The supporting characters — John Mahoney’s instantly lovable father who’s hiding ruinous secrets, Lili Taylor’s clear-eyed victim of heartbreak singing revenge folk songs (written by Heart’s Nancy Wilson) — are indelible. And the chemistry that powers the film feels real because it is: On the DVD commentary track, John Cusack and Ione Skye speak frankly about falling in (chaste) love with one another during the filming.

Streetwise

(1984, dir. Martin Bell)  

In this essential Seattle document, a film crew haunts the de facto sex-and-drug exchange east of Pike Place Market, getting close with the teenage drug dealers and sex workers hustling on the streets of what had recently been crowned “America’s most livable city.” It’s harrowing, with scene after scene of kids navigating the darkest adult concerns and emerging with that hardness that only comes to perpetual survivors. But it’s also roiling with life, as these gun-toting, drug-smoking, queer-bashing kids seize their days — meeting with social workers, visiting estranged parents, dyeing their hair in gas station bathrooms, jumping off bridges into Puget Sound. Give it your full attention and you’ll never forget it.

Late Autumn

(2010, dir. Kim Tae-yong)

Co-produced by South Korea, China, and the U.S., Late Autumn is the beguiling English-language drama detailing the transformative Seattle adventure of an immigrant Chinese woman given 72-hour parole from prison and the South Korean hustler devoted to making her weekend of freedom mean something. Tang Wei stars as Anna, incarcerated in Washington State for the manslaughter of her abusive husband (John Woo, shown in flashback), and given temporary leave to attend the Seattle funeral of her mother.

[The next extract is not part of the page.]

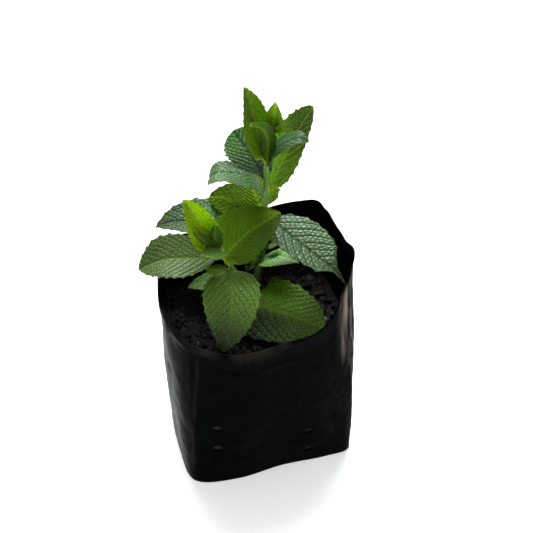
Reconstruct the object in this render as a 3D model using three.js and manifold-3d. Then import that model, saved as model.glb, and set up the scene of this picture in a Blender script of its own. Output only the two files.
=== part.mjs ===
// A potted mint plant: two leafy shoots in potting soil, in a black grow bag of thin film.
// Units are millimetres and +Z is up. The bag's front faces -Y and its base is centred on the origin.
import * as THREE from "three";
import Module from "manifold-3d";

const wasm = await Module();
wasm.setup();

// Driving dimensions of the bag
const FILM = 1.0; // thickness of the bag's wall
const GAP = 0.3; // clearance between pieces that touch
const BULGE = 1.6; // how far the filled wall bellies out
const BULGE_TOP = 0.87; // share of the wall's height below which it bellies out
const WRINKLE = 0.5; // depth of the wall's soft folds
const BAG_COLUMNS = 3; // columns of the wall between two key points
const BAG_LEVELS = [0, 0.02, 0.14, 0.32, 0.5, 0.66, 0.8, 0.91, 1];
const HOLE_HALF = [3.0, 2.2]; // half width and half height of a drain hole
const PUNCH_LENGTH = 120; // from in front of the bag to behind it

// Driving dimensions of the soil
const SOIL_TOP = 97; // mean height of its surface
const MOUND = { x: 11, y: 25, height: 1.6, spread: 500 }; // heap round the tall stem
const FRONT_DROP = 1.2; // how far the surface falls towards the front
const LUMPS = [0.9, 0.5]; // heights of the large and the small lumps
const SOIL_LEVELS = [0, 0.02, 0.14, 0.32, 0.5];
const SOIL_RINGS = [0.93, 0.82, 0.69, 0.55, 0.4, 0.24, 0.1];

// Driving dimensions of the stems
const STEM_DEPTH = 12; // length of a stem below the soil's surface
const STEM_SIDES = 10;
const CORNER = 0.07; // how far a stem's four corners stand out, as a share of its radius
const SWELLING = { share: 0.2, half: 2.2, reach: 3 }; // where leaves join a stem
const STEM_HOLE = 1.25; // a stem's hole in the soil, as a share of the stem's radius
const STEM_CAP = 1; // height of the rounded top

// Driving dimensions that all leaves share
const BLADE = 0.8; // thickness of a leaf blade
const PETIOLE = 3.0; // length of a leaf stalk
const STALK_HALF = 0.9; // half the width of a leaf stalk
const RISE = 0.52; // how fast a blade widens from its base
const TAPER = 0.86; // how sharply it narrows to its tip, unless the leaf says otherwise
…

Hyun Bin co-stars as the hustler-on-the-run Hoon. Together he and Anna embark on a situational romance with a hard deadline ala Richard Linklater’s Before Sunrise, but Late Autumn has a dreaminess all its own. As our hard-luck pair wanders around downtown Seattle — strolling through Pike Place Market, taking the Market Ghost Tour, riding the damn Ducks — they get to know the facts of each other. By the time they reach Seattle Center’s Fun Forest amusement park, things have grown dreamy, with the partially dismantled amusement park providing the setting for a surprise modern dance sequence between our two leads. The movie’s ultimate message gets yelled out by the Ride the Ducks tour guide: “Enjoy the sun now, fog will come back!”

McQ

(1974, dir. John Sturges)

In this endlessly mockable conservative fantasia, Seattle is a lawless hellpit where crime rules, cops are for target practice, and the only person who can fix this shit is 67-year-old John Wayne in a lime green Trans Am. When he’s not stomping hippies or gunning down suspects, John Wayne’s pre-corpse lives on a boat and says things like “I’m up to my butt in gas!” Nevertheless, this celebration of police brutality and can-do senior living makes great use of Seattle, from the Jose P. Rizal Bridge and a Sonics game at Key Arena to the centerpiece car chase through the streets of downtown.